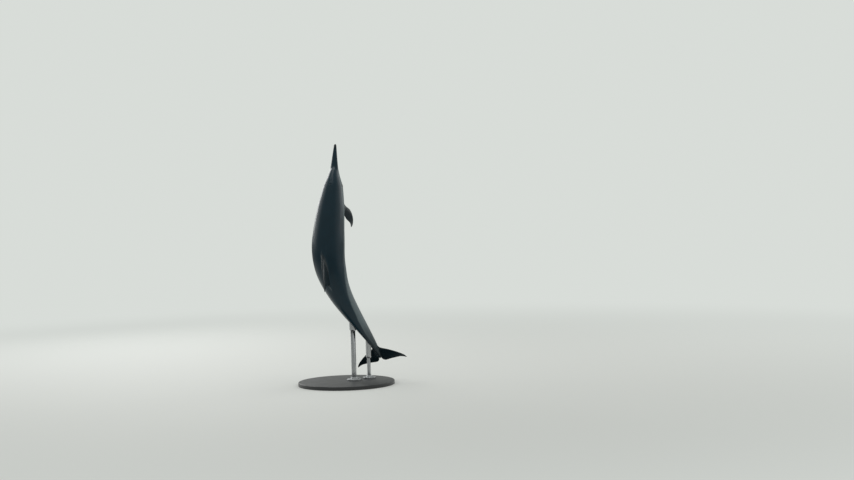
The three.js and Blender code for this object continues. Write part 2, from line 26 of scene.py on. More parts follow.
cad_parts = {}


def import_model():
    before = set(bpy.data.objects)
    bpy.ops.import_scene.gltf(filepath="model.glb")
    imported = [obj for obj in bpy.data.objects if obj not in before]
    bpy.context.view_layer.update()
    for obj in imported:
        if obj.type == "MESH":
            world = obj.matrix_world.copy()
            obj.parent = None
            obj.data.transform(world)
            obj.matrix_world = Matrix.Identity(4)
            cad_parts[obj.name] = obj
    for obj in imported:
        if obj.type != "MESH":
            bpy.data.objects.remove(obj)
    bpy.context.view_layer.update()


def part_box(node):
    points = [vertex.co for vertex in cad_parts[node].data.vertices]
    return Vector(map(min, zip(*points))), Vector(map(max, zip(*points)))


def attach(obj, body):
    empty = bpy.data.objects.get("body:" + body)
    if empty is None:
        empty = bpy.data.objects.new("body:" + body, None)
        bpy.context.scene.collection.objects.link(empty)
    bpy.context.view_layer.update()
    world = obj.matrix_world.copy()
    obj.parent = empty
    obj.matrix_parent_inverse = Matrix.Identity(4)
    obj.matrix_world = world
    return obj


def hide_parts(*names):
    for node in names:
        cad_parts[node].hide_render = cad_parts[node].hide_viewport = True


LOG = logging.getLogger("dolphin")
ROOT_BODY = "root"
MM = 0.001

BODY_LENGTH = 1.900
BEAK_TIP = (-0.055, 0.080, 1.896)
EYE_AT = 0.1725
EYE_ANGLE = 93.0
BASE_TOP = 28.0 * MM

Pair = tuple[float, float]
Triple = tuple[float, float, float]
Rows = tuple[Pair, ...]


class Side(Enum):
    """The two sides of the dolphin, as the sign of a place to its right."""

    RIGHT = 1
    LEFT = -1

    @property
    def word(self) -> str:
        """The side's name as node names use it."""
        return self.name.lower()


# ---------------------------------------------------------------- curves and the long axis


class Curve:
    """A smooth curve through (place, value) rows that never overshoots them."""

    def __init__(self, *rows: Pair) -> None:
        """Sets the curve up.

        Args:
            rows: (place, value) pairs in rising order of place.
        """
        self.places = [place for place, _ in rows]
        self.values = [value for _, value in rows]
        self.tangents = self._tangents()

    def _tangents(self) -> list[float]:
        """The slope of the curve at each row.

        Returns:
            One slope for each row.
        """
        pairs = list(zip(self.places, self.values))
        slopes = [(b[1] - a[1]) / (b[0] - a[0]) for a, b in zip(pairs, pairs[1:])]
        inner = [
            0.0 if a * b <= 0 else 2 * a * b / (a + b) for a, b in zip(slopes, slopes[1:])
        ]
        return [slopes[0], *inner, slopes[-1]]

    def __call__(self, place: float) -> float:
        """The value at a place, running straight on past both ends.

        Args:
            place: where along the curve.

        Returns:
            The value there.
        """
        last = len(self.places) - 1
        if place <= self.places[0]:
            return self.values[0] + self.tangents[0] * (place - self.places[0])
        if place >= self.places[last]:
            return self.values[last] + self.tangents[last] * (place - self.places[last])
        i = next(n for n in range(last) if self.places[n + 1] > place)
        span = self.places[i + 1] - self.places[i]
        t = (place - self.places[i]) / span
        rise = self.values[i + 1] - self.values[i]
        start_bow = (1 - t) * (self.tangents[i] * span - rise)
        end_bow = t * (self.tangents[i + 1] * span - rise)
        return self.values[i] + rise * t + t * (1 - t) * (start_bow - end_bow)

    def softened(self, place: float, reach: float) -> float:
        """The value averaged over a short reach, which takes the kinks out of a loft.

        Args:
            place: where along the curve.
            reach: how far to each side the average goes.

        Returns:
            The averaged value.
        """
        near = self(place - reach) + self(place + reach)
        return self(place) / 2 + near / 4

    def spans(self, place: float) -> bool:
        """Whether a place lies between the two ends of the curve."""
        return self.places[0] < place < self.places[-1]


def curve(*rows: Pair) -> Curve:
    """A dataclass field that holds a curve of its own."""
    return field(default_factory=lambda: Curve(*rows))


@dataclass(frozen=True)
class Place:
    """The local directions of the body round a point of its long axis."""

    origin: Vector
    forward: Vector
    back: Vector
    right: Vector

    def point(self, right: float, up: float, behind: float = 0.0) -> Vector:
        """A point from its distances to the right, up toward the back, and behind."""
        return self.origin + self.right * right + self.back * up - self.forward * behind


@dataclass
class BodyLine:
    """The bent long axis, from the beak tip to the fluke notch.

    "lean" is how far it leans toward the belly and "swing" toward the right, in degrees from
    upright, going up toward the beak. Places along it are shares of the body length.
    """

    length: float = BODY_LENGTH
    tip: Triple = BEAK_TIP
    steps: int = 500
    lean: Curve = curve(
        (0.0, 8), (0.1, 8.5), (0.25, 14), (0.4, 8.5), (0.55, -8.5), (0.7, -25.5), (0.85, -34),
        (0.94, -31), (1.0, -26),
    )
    swing: Curve = curve(
        (0.0, 2.5), (0.1, 1.5), (0.25, 4.7), (0.4, 2.4), (0.55, -14), (0.7, -24), (0.85, -21),
        (0.94, -16), (1.0, -12),
    )

    def __post_init__(self) -> None:
        """Walks the axis once, so that any place on it is quickly found."""
        step = self.length / self.steps
        self.points = [Vector(self.tip)]
        for i in range(self.steps):
            forward = self.directions((i + 0.5) / self.steps)[0]
            self.points.append(self.points[i] - forward * step)

    def directions(self, at: float) -> tuple[Vector, Vector, Vector]:
        """The ways to the beak, the back and the right.

        Args:
            at: share of the body length.

        Returns:
            The three unit directions.
        """
        lean = math.radians(self.lean(at))
        swing = math.radians(self.swing(at))
        forward = Vector(
            (
                math.sin(swing),
                math.cos(swing) * math.sin(lean),
                math.cos(swing) * math.cos(lean),
            )
        )
        back = Vector((0, -math.cos(lean), math.sin(lean)))
        return forward, back, forward.cross(back)

    def place(self, at: float) -> Place:
        """The local frame of the body.

        Args:
            at: share of the body length.

        Returns:
            The frame there, run straight on past both ends.
        """
        inside = min(max(at, 0.0), 1.0)
        i = min(int(inside * self.steps), self.steps - 1)
        forward, back, right = self.directions(inside)
        origin = self.points[i].lerp(self.points[i + 1], inside * self.steps - i)
        return Place(origin - forward * (at - inside) * self.length, forward, back, right)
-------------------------
Stated exercise: From the data above, extract every line in its exact form.

Answer to the exercise:
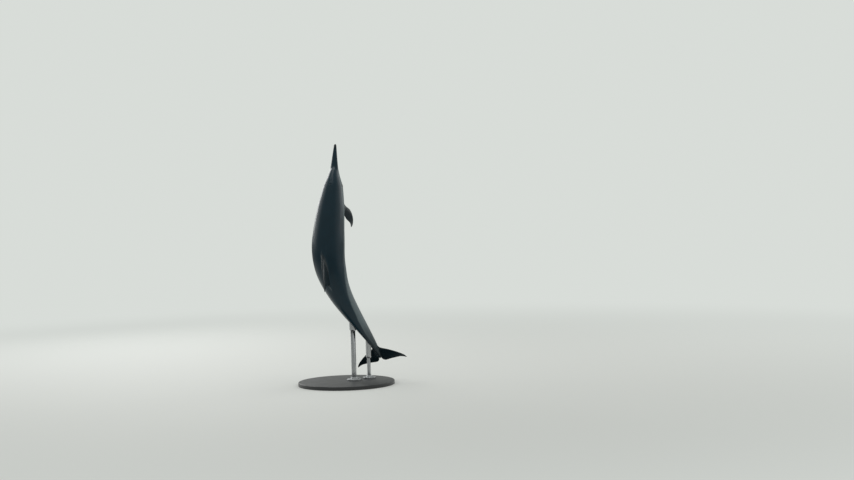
The three.js and Blender code for this object continues. Write part 2, from line 26 of scene.py on. More parts follow.
cad_parts = {}


def import_model():
    before = set(bpy.data.objects)
    bpy.ops.import_scene.gltf(filepath="model.glb")
    imported = [obj for obj in bpy.data.objects if obj not in before]
    bpy.context.view_layer.update()
    for obj in imported:
        if obj.type == "MESH":
            world = obj.matrix_world.copy()
            obj.parent = None
            obj.data.transform(world)
            obj.matrix_world = Matrix.Identity(4)
            cad_parts[obj.name] = obj
    for obj in imported:
        if obj.type != "MESH":
            bpy.data.objects.remove(obj)
    bpy.context.view_layer.update()


def part_box(node):
    points = [vertex.co for vertex in cad_parts[node].data.vertices]
    return Vector(map(min, zip(*points))), Vector(map(max, zip(*points)))


def attach(obj, body):
    empty = bpy.data.objects.get("body:" + body)
    if empty is None:
        empty = bpy.data.objects.new("body:" + body, None)
        bpy.context.scene.collection.objects.link(empty)
    bpy.context.view_layer.update()
    world = obj.matrix_world.copy()
    obj.parent = empty
    obj.matrix_parent_inverse = Matrix.Identity(4)
    obj.matrix_world = world
    return obj


def hide_parts(*names):
    for node in names:
        cad_parts[node].hide_render = cad_parts[node].hide_viewport = True


LOG = logging.getLogger("dolphin")
ROOT_BODY = "root"
MM = 0.001

BODY_LENGTH = 1.900
BEAK_TIP = (-0.055, 0.080, 1.896)
EYE_AT = 0.1725
EYE_ANGLE = 93.0
BASE_TOP = 28.0 * MM

Pair = tuple[float, float]
Triple = tuple[float, float, float]
Rows = tuple[Pair, ...]


class Side(Enum):
    """The two sides of the dolphin, as the sign of a place to its right."""

    RIGHT = 1
    LEFT = -1

    @property
    def word(self) -> str:
        """The side's name as node names use it."""
        return self.name.lower()


# ---------------------------------------------------------------- curves and the long axis


class Curve:
    """A smooth curve through (place, value) rows that never overshoots them."""

    def __init__(self, *rows: Pair) -> None:
        """Sets the curve up.

        Args:
            rows: (place, value) pairs in rising order of place.
        """
        self.places = [place for place, _ in rows]
        self.values = [value for _, value in rows]
        self.tangents = self._tangents()

    def _tangents(self) -> list[float]:
        """The slope of the curve at each row.

        Returns:
            One slope for each row.
        """
        pairs = list(zip(self.places, self.values))
        slopes = [(b[1] - a[1]) / (b[0] - a[0]) for a, b in zip(pairs, pairs[1:])]
        inner = [
            0.0 if a * b <= 0 else 2 * a * b / (a + b) for a, b in zip(slopes, slopes[1:])
        ]
        return [slopes[0], *inner, slopes[-1]]

    def __call__(self, place: float) -> float:
        """The value at a place, running straight on past both ends.

        Args:
            place: where along the curve.

        Returns:
            The value there.
        """
        last = len(self.places) - 1
        if place <= self.places[0]:
            return self.values[0] + self.tangents[0] * (place - self.places[0])
        if place >= self.places[last]:
            return self.values[last] + self.tangents[last] * (place - self.places[last])
        i = next(n for n in range(last) if self.places[n + 1] > place)
        span = self.places[i + 1] - self.places[i]
        t = (place - self.places[i]) / span
        rise = self.values[i + 1] - self.values[i]
        start_bow = (1 - t) * (self.tangents[i] * span - rise)
        end_bow = t * (self.tangents[i + 1] * span - rise)
        return self.values[i] + rise * t + t * (1 - t) * (start_bow - end_bow)

    def softened(self, place: float, reach: float) -> float:
        """The value averaged over a short reach, which takes the kinks out of a loft.

        Args:
            place: where along the curve.
            reach: how far to each side the average goes.

        Returns:
            The averaged value.
        """
        near = self(place - reach) + self(place + reach)
        return self(place) / 2 + near / 4

    def spans(self, place: float) -> bool:
        """Whether a place lies between the two ends of the curve."""
        return self.places[0] < place < self.places[-1]


def curve(*rows: Pair) -> Curve:
    """A dataclass field that holds a curve of its own."""
    return field(default_factory=lambda: Curve(*rows))


@dataclass(frozen=True)
class Place:
    """The local directions of the body round a point of its long axis."""

    origin: Vector
    forward: Vector
    back: Vector
    right: Vector

    def point(self, right: float, up: float, behind: float = 0.0) -> Vector:
        """A point from its distances to the right, up toward the back, and behind."""
        return self.origin + self.right * right + self.back * up - self.forward * behind


@dataclass
class BodyLine:
    """The bent long axis, from the beak tip to the fluke notch.

    "lean" is how far it leans toward the belly and "swing" toward the right, in degrees from
    upright, going up toward the beak. Places along it are shares of the body length.
    """

    length: float = BODY_LENGTH
    tip: Triple = BEAK_TIP
    steps: int = 500
    lean: Curve = curve(
        (0.0, 8), (0.1, 8.5), (0.25, 14), (0.4, 8.5), (0.55, -8.5), (0.7, -25.5), (0.85, -34),
        (0.94, -31), (1.0, -26),
    )
    swing: Curve = curve(
        (0.0, 2.5), (0.1, 1.5), (0.25, 4.7), (0.4, 2.4), (0.55, -14), (0.7, -24), (0.85, -21),
        (0.94, -16), (1.0, -12),
    )

    def __post_init__(self) -> None:
        """Walks the axis once, so that any place on it is quickly found."""
        step = self.length / self.steps
        self.points = [Vector(self.tip)]
        for i in range(self.steps):
            forward = self.directions((i + 0.5) / self.steps)[0]
            self.points.append(self.points[i] - forward * step)

    def directions(self, at: float) -> tuple[Vector, Vector, Vector]:
        """The ways to the beak, the back and the right.

        Args:
            at: share of the body length.

        Returns:
            The three unit directions.
        """
        lean = math.radians(self.lean(at))
        swing = math.radians(self.swing(at))
        forward = Vector(
            (
                math.sin(swing),
                math.cos(swing) * math.sin(lean),
                math.cos(swing) * math.cos(lean),
            )
        )
        back = Vector((0, -math.cos(lean), math.sin(lean)))
        return forward, back, forward.cross(back)

    def place(self, at: float) -> Place:
        """The local frame of the body.

        Args:
            at: share of the body length.

        Returns:
            The frame there, run straight on past both ends.
        """
        inside = min(max(at, 0.0), 1.0)
        i = min(int(inside * self.steps), self.steps - 1)
        forward, back, right = self.directions(inside)
        origin = self.points[i].lerp(self.points[i + 1], inside * self.steps - i)
        return Place(origin - forward * (at - inside) * self.length, forward, back, right)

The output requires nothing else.